# Records provided start

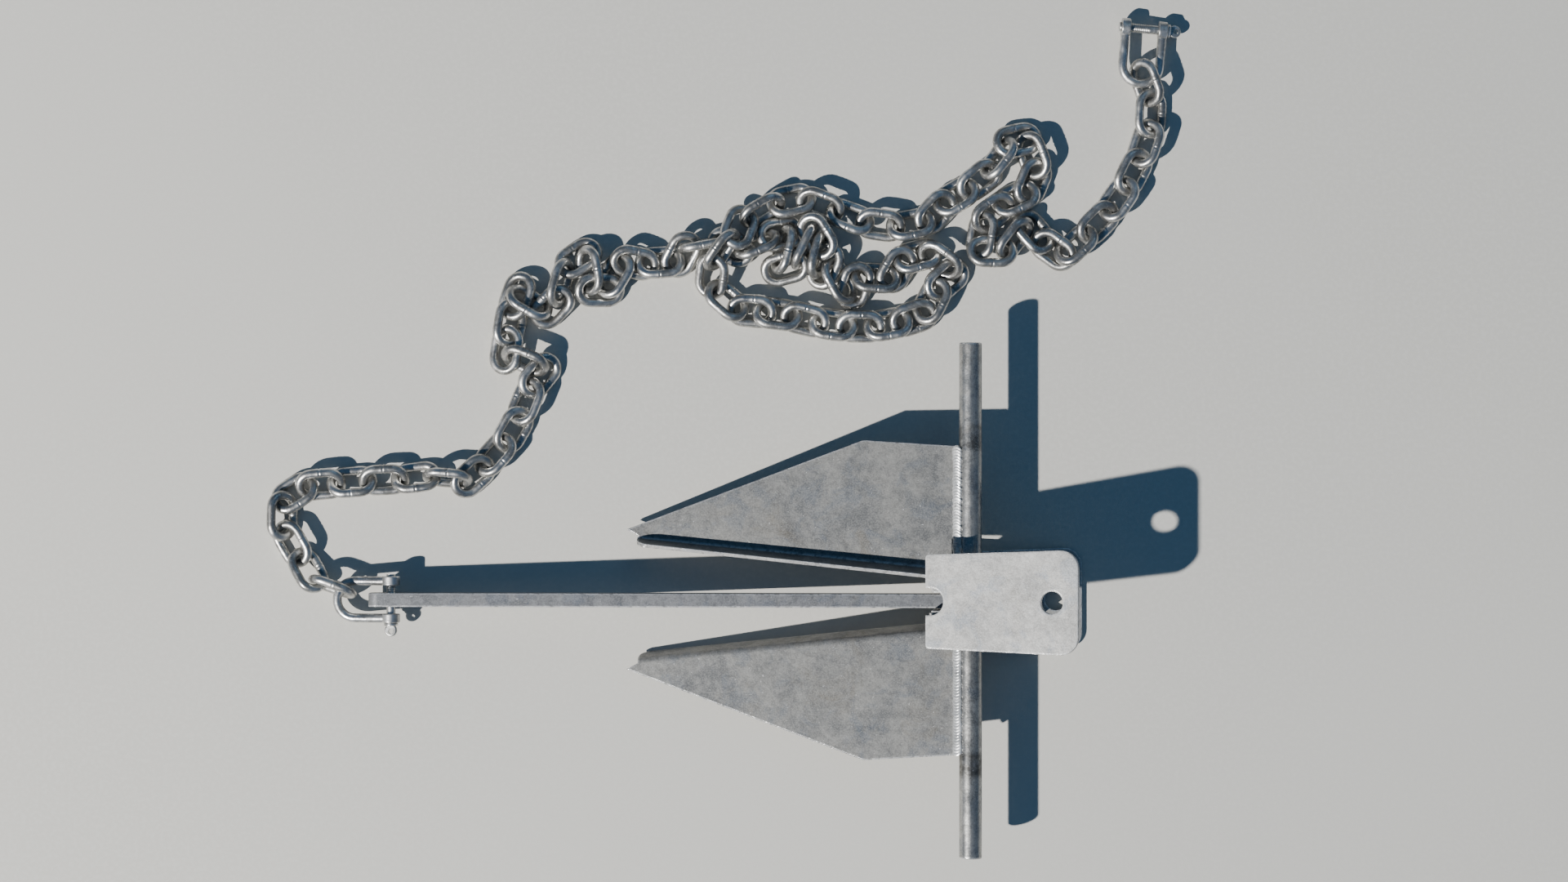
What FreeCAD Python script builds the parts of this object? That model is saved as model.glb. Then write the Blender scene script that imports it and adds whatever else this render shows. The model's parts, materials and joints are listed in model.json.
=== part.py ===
"""A galvanised fluke anchor with its two shackles and its short-link chain.

Units are millimetres.  +X runs from the shackle end of the shank to the crown, +Y to port,
+Z up.  The origin is on the ground, under the middle of the anchor.
"""
import FreeCAD, Part
import math
import os

V = FreeCAD.Vector
UP = V(0, 0, 1)
PORT = V(0, 1, 0)

# ---------------------------------------------------------------- driving dimensions

PLATE = 5.0                 # thickness of the crown plates and cheeks
FLUKE = 3.0                 # thickness of the flukes

STOCK_D = 20.0
STOCK_LENGTH = 454.0
STOCK_EDGE = 1.5            # rounding of the stock's ends

STOCK_X = 212.3             # the stock's axis, aft of the origin
CROWN_PITCH = 4.6           # degrees that the crown is tilted, fore end down, at rest
FLUKE_DROOP = 2.6           # degrees that the flukes are welded below the crown's middle plane

SHANK_REACH = 513.0         # stock axis to shackle pin
SHANK_NOSE = 19.0           # shackle pin to the shank's end
SHANK_DEPTH = 32.0
SHANK_THICK = 12.0
SHANK_CORNER = 9.0
SHANK_PIN_Z = 22.0          # height of the shackle pin above the ground
SHANK_EYE_R = 18.0
STOCK_CLEARANCE = 0.5       # radial play of the shank's eye on the stock

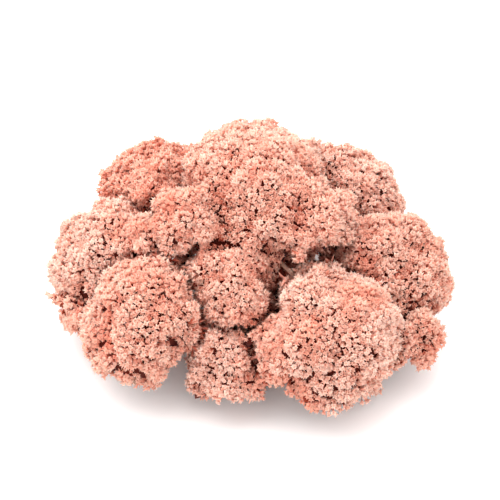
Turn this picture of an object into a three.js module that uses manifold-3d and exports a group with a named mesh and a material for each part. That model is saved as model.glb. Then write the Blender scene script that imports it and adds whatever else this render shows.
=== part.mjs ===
// A clump of reindeer moss as picked: rounded, cauliflower-like heads pressed together into a cushion.
// Each plant is one piece. Its bare stems fork under its head, and under any smaller heads beside it.
// A head is a dome of small lobes, and is covered with the tips of the last branchlets.
// Millimetres, +Z up. The clump rests on its stem feet at z = 0, and the origin is under its middle.
import * as THREE from "three";
import { mergeVertices } from "three/addons/utils/BufferGeometryUtils.js";
import Module from "manifold-3d";

const wasm = await Module();
wasm.setup();

// The plants, as picked. The first dome of each is its head, and the others are smaller heads that
// fork from the same stems. around: compass angle from +X, in degrees. out: from the clump's axis.
// up: above the ground. radius: of the dome.
const PLANTS = [
  {
    name: "crown_head",
    tone: "rose",
    domes: [
      { around: 70, out: 4, up: 28, radius: 16.5 },
      { around: 203, out: 13, up: 32, radius: 9.5 },
      { around: -22, out: 14, up: 32, radius: 9 },
      { around: -106, out: 14, up: 21.5, radius: 11.5 },
      { around: -69, out: 14, up: 13, radius: 7 },
    ],
  },
  {
    name: "front_head",
    tone: "pale",
    domes: [
      { around: -54, out: 27, up: 16, radius: 15 },
      { around: -101, out: 22, up: 10.5, radius: 11 },
    ],
  },
  {
    name: "front_left_head",
    tone: "rose",
    domes: [
      { around: -138, out: 27, up: 17, radius: 14 },
      { around: -165, out: 33, up: 11, radius: 8 },
    ],
  },
  {
    name: "left_head",
    tone: "pale",
    domes: [
      { around: 178, out: 27.5, up: 16, radius: 14 },
      { around: 196, out: 20, up: 27, radius: 7 },
    ],
  },
  {
    name: "back_left_head",
    tone: "salmon",
    domes: [
      { around: 133, out: 26, up: 18, radius: 12.5 },
      { around: 156, out: 21, up: 27, radius: 7.5 },
    ],
  },
  {
    name: "back_head",
    tone: "rose",
    domes: [
      { around: 89, out: 24.5, up: 16.5, radius: 14 },
      { around: 111, out: 31, up: 10.5, radius: 7.5 },
    ],
  },
  {
    name: "back_right_head",
    tone: "pale",
    domes: [
      { around: 42, out: 27, up: 17, radius: 12.5 },
      { around: 60, out: 19, up: 28, radius: 7 },
    ],
  },
  {
    name: "right_head",
    tone: "rose",
    domes: [
      { around: -5, out: 28.5, up: 16, radius: 13.5 },
      { around: -27, out: 36, up: 10.5, radius: 8 },
      { around: 8, out: 19, up: 20, radius: 7.5 },
    ],
  },
];
const FOCUS = -6; // height of the point that every dome faces away from
const DOME_HEIGHT = 0.9; // of the dome against its width
const GAP = 0.4; // between plants that press on each other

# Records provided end

**Direction:**
Repeat each entry word for word.

**Output below:**
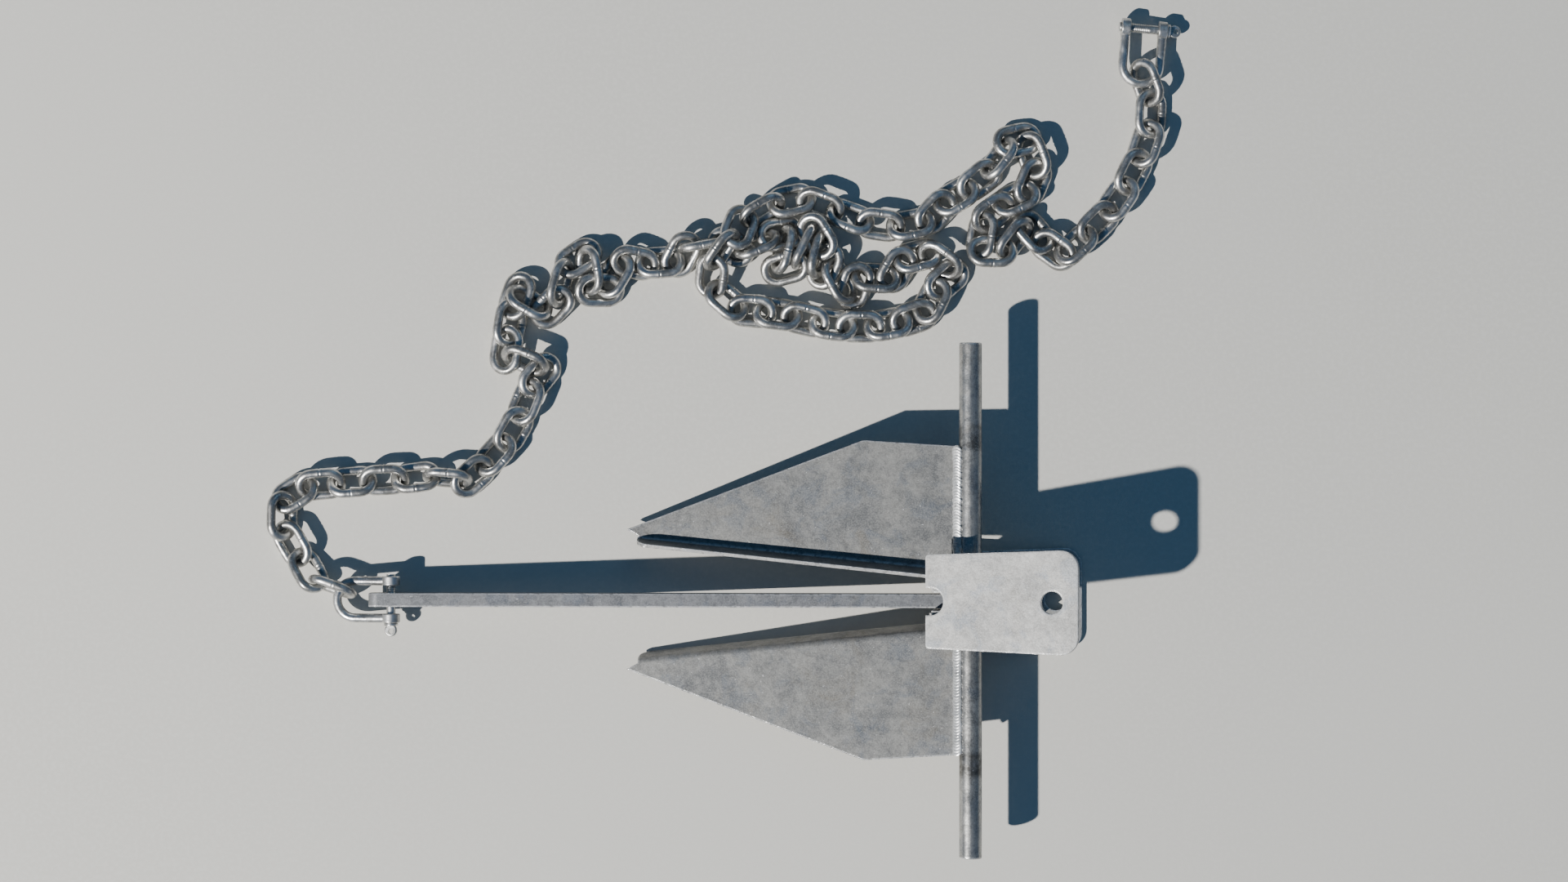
What FreeCAD Python script builds the parts of this object? That model is saved as model.glb. Then write the Blender scene script that imports it and adds whatever else this render shows. The model's parts, materials and joints are listed in model.json.
=== part.py ===
"""A galvanised fluke anchor with its two shackles and its short-link chain.

Units are millimetres.  +X runs from the shackle end of the shank to the crown, +Y to port,
+Z up.  The origin is on the ground, under the middle of the anchor.
"""
import FreeCAD, Part
import math
import os

V = FreeCAD.Vector
UP = V(0, 0, 1)
PORT = V(0, 1, 0)

# ---------------------------------------------------------------- driving dimensions

PLATE = 5.0                 # thickness of the crown plates and cheeks
FLUKE = 3.0                 # thickness of the flukes

STOCK_D = 20.0
STOCK_LENGTH = 454.0
STOCK_EDGE = 1.5            # rounding of the stock's ends

STOCK_X = 212.3             # the stock's axis, aft of the origin
CROWN_PITCH = 4.6           # degrees that the crown is tilted, fore end down, at rest
FLUKE_DROOP = 2.6           # degrees that the flukes are welded below the crown's middle plane

SHANK_REACH = 513.0         # stock axis to shackle pin
SHANK_NOSE = 19.0           # shackle pin to the shank's end
SHANK_DEPTH = 32.0
SHANK_THICK = 12.0
SHANK_CORNER = 9.0
SHANK_PIN_Z = 22.0          # height of the shackle pin above the ground
SHANK_EYE_R = 18.0
STOCK_CLEARANCE = 0.5       # radial play of the shank's eye on the stock

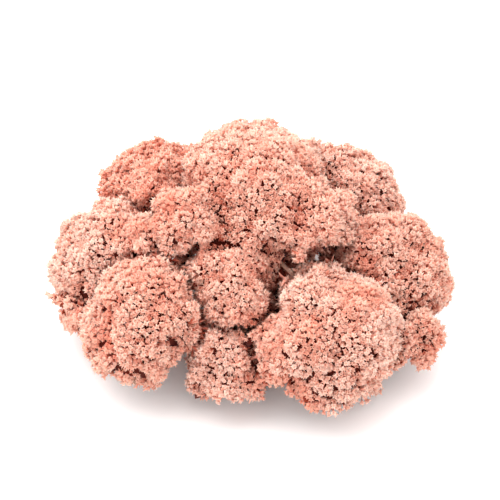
Turn this picture of an object into a three.js module that uses manifold-3d and exports a group with a named mesh and a material for each part. That model is saved as model.glb. Then write the Blender scene script that imports it and adds whatever else this render shows.
=== part.mjs ===
// A clump of reindeer moss as picked: rounded, cauliflower-like heads pressed together into a cushion.
// Each plant is one piece. Its bare stems fork under its head, and under any smaller heads beside it.
// A head is a dome of small lobes, and is covered with the tips of the last branchlets.
// Millimetres, +Z up. The clump rests on its stem feet at z = 0, and the origin is under its middle.
import * as THREE from "three";
import { mergeVertices } from "three/addons/utils/BufferGeometryUtils.js";
import Module from "manifold-3d";

const wasm = await Module();
wasm.setup();

// The plants, as picked. The first dome of each is its head, and the others are smaller heads that
// fork from the same stems. around: compass angle from +X, in degrees. out: from the clump's axis.
// up: above the ground. radius: of the dome.
const PLANTS = [
  {
    name: "crown_head",
    tone: "rose",
    domes: [
      { around: 70, out: 4, up: 28, radius: 16.5 },
      { around: 203, out: 13, up: 32, radius: 9.5 },
      { around: -22, out: 14, up: 32, radius: 9 },
      { around: -106, out: 14, up: 21.5, radius: 11.5 },
      { around: -69, out: 14, up: 13, radius: 7 },
    ],
  },
  {
    name: "front_head",
    tone: "pale",
    domes: [
      { around: -54, out: 27, up: 16, radius: 15 },
      { around: -101, out: 22, up: 10.5, radius: 11 },
    ],
  },
  {
    name: "front_left_head",
    tone: "rose",
    domes: [
      { around: -138, out: 27, up: 17, radius: 14 },
      { around: -165, out: 33, up: 11, radius: 8 },
    ],
  },
  {
    name: "left_head",
    tone: "pale",
    domes: [
      { around: 178, out: 27.5, up: 16, radius: 14 },
      { around: 196, out: 20, up: 27, radius: 7 },
    ],
  },
  {
    name: "back_left_head",
    tone: "salmon",
    domes: [
      { around: 133, out: 26, up: 18, radius: 12.5 },
      { around: 156, out: 21, up: 27, radius: 7.5 },
    ],
  },
  {
    name: "back_head",
    tone: "rose",
    domes: [
      { around: 89, out: 24.5, up: 16.5, radius: 14 },
      { around: 111, out: 31, up: 10.5, radius: 7.5 },
    ],
  },
  {
    name: "back_right_head",
    tone: "pale",
    domes: [
      { around: 42, out: 27, up: 17, radius: 12.5 },
      { around: 60, out: 19, up: 28, radius: 7 },
    ],
  },
  {
    name: "right_head",
    tone: "rose",
    domes: [
      { around: -5, out: 28.5, up: 16, radius: 13.5 },
      { around: -27, out: 36, up: 10.5, radius: 8 },
      { around: 8, out: 19, up: 20, radius: 7.5 },
    ],
  },
];
const FOCUS = -6; // height of the point that every dome faces away from
const DOME_HEIGHT = 0.9; // of the dome against its width
const GAP = 0.4; // between plants that press on each other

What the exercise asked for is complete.